Friday 25 May 2012

The Hunt for Decency

2007: The Hunting Party - Shepard
The financial services industry has a poor reputation I admit. In the 1990's it was quite common for me to come across people that had been mis-sold policies and this left me and those that I worked with at the time somewhat vitriolic in our distaste for others in the "industry", we saw ourselves as the good guys in a fight to help people get decent financial products. My view was that most advisers were liars, cheats and thieves. Since then a few things have changed. Most importantly, I have altered, I have matured and have also been able to see my own short-comings. This, I am told is how it is.. the more you know, the more you know you don't know. Back in the 1990's I was still selling products like almost all other "advisers" at the time. I still don't believe anyone was disadvantaged, but with the benefit of experience, I can say that things could have been better. Hence in 1999 when I started my own firm, things would be very different. They were. I was better at my job and charged less for doing it (eh?) I was vastly more efficient (funny how running your own small business does that), clients were better off, the products were better. Turning up to training seminars, I was still seething at the way many "advisers" operated on a commission basis still (the car park told its own story) and whilst I came across fewer examples of mis-selling, was of the opinion that it was still a product driven industry full of crooks.

It wasn't until I joined the IFP and began what I would now call proper financial planning, that I found my own attitudes changing towards other advisers. Finally it seemed that we could work collaboratively, seek out each others help and experience. I was also aware that some of them are actually really rather clever and very good advisers, not to mention holding high standards of practice and ethics. Over the last 5 years or so, I have had renewed faith in my own industry, with a real sense that advisers and their advice (and how they charge for it) has been improving dramatically. I had been wrong about many of them. The new RDR rules have helped this process too, catching far more advisers up in the transition to decency than would otherwise have happened, left to their own devices. Ok, I still meet some that simply don't get it and fail to or lack the ability to think, but this is rarer than it was. Most are engaged with the change.

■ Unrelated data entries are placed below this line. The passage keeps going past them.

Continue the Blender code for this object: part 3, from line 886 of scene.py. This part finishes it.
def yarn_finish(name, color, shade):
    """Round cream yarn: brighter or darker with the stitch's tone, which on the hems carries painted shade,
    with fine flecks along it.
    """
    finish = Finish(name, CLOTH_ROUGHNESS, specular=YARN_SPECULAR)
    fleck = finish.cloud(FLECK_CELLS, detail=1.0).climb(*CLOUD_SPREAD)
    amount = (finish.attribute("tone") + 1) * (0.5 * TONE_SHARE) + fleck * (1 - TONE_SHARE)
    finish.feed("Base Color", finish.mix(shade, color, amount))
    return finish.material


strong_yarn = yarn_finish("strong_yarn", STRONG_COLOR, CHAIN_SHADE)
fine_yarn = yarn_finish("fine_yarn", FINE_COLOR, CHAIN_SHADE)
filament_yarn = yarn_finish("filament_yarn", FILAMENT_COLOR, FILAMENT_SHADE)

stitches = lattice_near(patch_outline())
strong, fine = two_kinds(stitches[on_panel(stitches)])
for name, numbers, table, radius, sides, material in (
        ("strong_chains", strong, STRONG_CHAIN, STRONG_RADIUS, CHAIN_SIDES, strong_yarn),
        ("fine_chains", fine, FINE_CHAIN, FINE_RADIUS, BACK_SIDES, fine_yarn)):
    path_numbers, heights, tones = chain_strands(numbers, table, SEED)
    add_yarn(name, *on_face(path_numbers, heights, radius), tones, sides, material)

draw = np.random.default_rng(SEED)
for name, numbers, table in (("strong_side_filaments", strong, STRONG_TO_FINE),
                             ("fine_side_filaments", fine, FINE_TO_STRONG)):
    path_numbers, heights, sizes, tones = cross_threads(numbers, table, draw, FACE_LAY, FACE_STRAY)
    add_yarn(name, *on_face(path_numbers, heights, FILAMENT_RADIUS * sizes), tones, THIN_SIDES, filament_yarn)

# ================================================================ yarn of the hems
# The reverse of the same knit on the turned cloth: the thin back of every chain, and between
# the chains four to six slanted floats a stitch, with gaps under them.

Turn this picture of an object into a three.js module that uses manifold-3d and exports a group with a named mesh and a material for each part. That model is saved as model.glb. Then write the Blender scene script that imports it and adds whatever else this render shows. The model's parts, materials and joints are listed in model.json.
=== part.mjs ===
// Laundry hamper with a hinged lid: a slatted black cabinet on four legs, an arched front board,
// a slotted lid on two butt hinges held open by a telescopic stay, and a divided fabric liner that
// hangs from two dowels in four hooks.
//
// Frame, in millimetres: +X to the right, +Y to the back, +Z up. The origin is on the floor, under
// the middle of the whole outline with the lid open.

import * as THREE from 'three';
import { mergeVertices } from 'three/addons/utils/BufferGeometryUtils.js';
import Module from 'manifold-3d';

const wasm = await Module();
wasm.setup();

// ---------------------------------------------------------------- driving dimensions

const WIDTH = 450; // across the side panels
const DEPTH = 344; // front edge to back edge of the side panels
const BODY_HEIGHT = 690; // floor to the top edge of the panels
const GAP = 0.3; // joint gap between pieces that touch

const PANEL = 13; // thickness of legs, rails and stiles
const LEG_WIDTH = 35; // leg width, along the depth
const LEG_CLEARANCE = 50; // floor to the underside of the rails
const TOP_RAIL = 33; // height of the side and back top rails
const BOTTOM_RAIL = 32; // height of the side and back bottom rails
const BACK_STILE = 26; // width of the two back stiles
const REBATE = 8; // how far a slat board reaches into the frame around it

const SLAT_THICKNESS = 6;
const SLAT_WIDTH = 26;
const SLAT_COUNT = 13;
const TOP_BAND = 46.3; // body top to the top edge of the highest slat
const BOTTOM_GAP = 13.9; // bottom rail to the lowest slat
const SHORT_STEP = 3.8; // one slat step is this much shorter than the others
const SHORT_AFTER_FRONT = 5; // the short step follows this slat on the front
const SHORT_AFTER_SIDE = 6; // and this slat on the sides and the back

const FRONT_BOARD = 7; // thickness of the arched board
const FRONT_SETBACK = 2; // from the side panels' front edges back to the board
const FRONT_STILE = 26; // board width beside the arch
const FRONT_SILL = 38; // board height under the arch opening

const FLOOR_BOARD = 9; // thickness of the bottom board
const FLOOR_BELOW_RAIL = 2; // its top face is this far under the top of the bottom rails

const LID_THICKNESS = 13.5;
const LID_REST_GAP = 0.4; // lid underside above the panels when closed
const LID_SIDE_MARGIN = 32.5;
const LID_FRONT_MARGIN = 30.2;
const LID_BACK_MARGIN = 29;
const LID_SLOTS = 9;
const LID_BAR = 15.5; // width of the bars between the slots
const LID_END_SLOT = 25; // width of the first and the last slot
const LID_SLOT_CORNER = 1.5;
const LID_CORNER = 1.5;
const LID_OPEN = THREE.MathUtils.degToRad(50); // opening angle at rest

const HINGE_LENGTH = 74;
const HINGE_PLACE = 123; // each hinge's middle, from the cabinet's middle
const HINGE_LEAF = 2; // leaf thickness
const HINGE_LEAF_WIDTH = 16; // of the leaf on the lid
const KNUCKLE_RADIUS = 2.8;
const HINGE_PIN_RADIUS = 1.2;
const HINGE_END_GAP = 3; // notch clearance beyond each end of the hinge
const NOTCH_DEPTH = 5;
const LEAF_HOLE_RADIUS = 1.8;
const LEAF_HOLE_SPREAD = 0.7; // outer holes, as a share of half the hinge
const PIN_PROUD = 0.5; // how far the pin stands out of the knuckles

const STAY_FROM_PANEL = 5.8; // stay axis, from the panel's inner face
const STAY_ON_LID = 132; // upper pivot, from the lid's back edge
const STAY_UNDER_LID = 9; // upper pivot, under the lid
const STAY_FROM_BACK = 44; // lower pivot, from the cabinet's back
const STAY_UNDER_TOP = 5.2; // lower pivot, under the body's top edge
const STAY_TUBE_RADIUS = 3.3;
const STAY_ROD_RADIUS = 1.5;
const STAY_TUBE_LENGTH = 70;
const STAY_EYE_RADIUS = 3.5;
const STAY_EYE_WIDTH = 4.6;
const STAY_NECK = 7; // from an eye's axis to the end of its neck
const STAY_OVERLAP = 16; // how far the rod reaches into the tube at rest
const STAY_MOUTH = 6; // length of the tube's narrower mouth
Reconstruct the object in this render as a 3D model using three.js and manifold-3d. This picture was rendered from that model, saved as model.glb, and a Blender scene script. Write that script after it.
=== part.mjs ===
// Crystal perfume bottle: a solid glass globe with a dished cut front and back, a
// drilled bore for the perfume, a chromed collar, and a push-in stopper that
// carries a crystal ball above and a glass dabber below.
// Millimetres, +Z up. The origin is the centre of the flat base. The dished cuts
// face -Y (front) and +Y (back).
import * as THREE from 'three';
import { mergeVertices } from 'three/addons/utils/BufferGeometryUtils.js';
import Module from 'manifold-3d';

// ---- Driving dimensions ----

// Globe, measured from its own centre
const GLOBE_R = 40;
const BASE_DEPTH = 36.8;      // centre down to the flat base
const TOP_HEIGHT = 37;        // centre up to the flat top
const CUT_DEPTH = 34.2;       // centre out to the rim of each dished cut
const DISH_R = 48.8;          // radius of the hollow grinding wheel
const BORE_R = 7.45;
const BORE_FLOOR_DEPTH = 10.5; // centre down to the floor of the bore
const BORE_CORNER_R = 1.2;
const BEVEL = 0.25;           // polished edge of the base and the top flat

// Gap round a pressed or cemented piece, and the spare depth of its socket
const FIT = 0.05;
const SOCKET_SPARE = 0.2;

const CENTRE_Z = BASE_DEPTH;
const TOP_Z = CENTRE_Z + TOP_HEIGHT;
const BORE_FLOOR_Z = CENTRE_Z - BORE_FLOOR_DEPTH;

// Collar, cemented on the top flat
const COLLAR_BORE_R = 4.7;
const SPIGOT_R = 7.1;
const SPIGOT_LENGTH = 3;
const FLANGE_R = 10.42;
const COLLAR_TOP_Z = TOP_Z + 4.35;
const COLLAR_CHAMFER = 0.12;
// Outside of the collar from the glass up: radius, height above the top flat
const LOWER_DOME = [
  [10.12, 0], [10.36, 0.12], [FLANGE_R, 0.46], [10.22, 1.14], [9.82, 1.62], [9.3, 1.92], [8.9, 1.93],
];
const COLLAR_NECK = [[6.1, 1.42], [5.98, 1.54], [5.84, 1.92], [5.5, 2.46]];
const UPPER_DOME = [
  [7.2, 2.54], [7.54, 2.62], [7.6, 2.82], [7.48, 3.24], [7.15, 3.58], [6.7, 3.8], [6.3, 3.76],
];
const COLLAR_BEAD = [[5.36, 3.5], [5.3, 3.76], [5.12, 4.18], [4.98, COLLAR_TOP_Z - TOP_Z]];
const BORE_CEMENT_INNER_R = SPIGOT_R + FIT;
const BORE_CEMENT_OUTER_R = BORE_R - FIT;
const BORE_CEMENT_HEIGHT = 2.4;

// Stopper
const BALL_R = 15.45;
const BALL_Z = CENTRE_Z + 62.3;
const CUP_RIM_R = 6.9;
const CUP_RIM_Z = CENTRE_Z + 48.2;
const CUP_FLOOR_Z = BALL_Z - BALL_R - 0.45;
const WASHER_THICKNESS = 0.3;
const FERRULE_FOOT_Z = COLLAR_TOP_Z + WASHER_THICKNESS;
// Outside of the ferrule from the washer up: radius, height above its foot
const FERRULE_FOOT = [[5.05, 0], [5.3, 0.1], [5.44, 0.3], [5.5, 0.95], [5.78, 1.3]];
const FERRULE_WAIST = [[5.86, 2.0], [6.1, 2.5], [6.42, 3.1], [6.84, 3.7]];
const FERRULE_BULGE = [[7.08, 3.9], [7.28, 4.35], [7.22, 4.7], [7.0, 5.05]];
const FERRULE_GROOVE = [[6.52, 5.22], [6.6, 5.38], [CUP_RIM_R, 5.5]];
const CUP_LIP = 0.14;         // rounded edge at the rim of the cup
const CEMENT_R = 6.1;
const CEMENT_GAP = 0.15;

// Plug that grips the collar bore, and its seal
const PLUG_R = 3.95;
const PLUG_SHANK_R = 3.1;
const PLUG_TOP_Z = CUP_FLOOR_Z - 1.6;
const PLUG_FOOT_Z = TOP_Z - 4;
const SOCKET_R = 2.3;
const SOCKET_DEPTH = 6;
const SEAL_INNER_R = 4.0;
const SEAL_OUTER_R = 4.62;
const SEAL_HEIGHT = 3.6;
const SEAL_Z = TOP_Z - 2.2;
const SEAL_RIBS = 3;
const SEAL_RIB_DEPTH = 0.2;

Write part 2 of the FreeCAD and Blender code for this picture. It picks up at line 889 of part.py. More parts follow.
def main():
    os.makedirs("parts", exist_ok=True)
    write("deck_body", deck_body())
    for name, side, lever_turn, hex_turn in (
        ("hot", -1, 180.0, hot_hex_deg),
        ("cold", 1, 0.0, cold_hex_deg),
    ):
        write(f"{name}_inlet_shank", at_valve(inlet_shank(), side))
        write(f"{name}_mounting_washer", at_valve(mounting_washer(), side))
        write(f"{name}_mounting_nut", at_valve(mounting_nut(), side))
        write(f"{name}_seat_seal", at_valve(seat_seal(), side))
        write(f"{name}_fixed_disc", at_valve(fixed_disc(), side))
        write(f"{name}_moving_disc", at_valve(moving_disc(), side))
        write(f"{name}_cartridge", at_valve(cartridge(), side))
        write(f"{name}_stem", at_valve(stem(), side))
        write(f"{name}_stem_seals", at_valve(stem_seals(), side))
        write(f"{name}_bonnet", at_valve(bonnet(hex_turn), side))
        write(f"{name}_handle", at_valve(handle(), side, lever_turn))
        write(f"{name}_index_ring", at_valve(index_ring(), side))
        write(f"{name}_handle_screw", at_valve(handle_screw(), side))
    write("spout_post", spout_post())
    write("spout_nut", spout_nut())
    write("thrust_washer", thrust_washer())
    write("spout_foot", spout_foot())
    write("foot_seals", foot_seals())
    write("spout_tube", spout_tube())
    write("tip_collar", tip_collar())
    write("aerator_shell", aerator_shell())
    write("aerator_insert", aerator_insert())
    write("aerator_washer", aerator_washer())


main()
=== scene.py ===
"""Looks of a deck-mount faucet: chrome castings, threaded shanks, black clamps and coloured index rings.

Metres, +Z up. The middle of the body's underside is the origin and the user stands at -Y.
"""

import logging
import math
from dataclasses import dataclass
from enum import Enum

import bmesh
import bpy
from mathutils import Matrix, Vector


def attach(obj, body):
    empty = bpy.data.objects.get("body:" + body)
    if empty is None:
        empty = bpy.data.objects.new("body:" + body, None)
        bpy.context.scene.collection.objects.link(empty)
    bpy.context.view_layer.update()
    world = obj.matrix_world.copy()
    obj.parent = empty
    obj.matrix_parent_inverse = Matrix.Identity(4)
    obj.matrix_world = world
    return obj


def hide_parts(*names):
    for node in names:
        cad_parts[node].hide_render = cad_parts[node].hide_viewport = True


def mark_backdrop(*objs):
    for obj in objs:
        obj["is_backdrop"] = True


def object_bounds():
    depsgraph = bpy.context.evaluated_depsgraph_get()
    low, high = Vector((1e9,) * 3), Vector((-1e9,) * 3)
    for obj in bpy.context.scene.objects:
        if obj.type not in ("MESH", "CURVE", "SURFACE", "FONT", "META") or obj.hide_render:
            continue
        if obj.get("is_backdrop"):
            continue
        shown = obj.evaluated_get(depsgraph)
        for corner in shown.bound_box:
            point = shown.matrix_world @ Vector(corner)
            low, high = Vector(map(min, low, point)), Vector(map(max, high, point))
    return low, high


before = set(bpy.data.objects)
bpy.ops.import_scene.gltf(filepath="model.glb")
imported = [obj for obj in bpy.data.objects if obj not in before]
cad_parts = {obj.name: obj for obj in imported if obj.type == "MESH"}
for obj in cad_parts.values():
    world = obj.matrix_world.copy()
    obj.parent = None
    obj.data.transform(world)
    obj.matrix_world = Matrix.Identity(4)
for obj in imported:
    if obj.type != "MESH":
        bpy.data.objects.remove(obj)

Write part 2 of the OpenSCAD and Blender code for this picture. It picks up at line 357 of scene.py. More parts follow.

So it particularly grates on me when clients are hassled by people from claims companies attempting to get them to complain about PPI. I have had two clients in the last 2 weeks double check with me (having been hassled to the point that they thought it wise to do so) that they have not got PPI (they hadn't). The claims "adviser" was adamant that they had a valid claim and had exerted considerable pressure to get them to appoint him to make a claim on their behalf. Let me be clear. These claims consultants are ruining what remains of any faith in financial services. They are scoundrels. They have broken the data protection laws in obtaining information about people, they have then lied about what they know, and lied about what they charge for their "service". They are exactly the sort of people that mis-sold PPI, which for the record does not include me. They are wasting vast amounts of time and money, chasing claims that do not exist, making false promises and in it only for themselves. Much like the deer that sought out and attacked my dog (without provocation) as we walked in Richmond Park this morning, these claims consultants will meet with the same short sharp response from me...."go away!".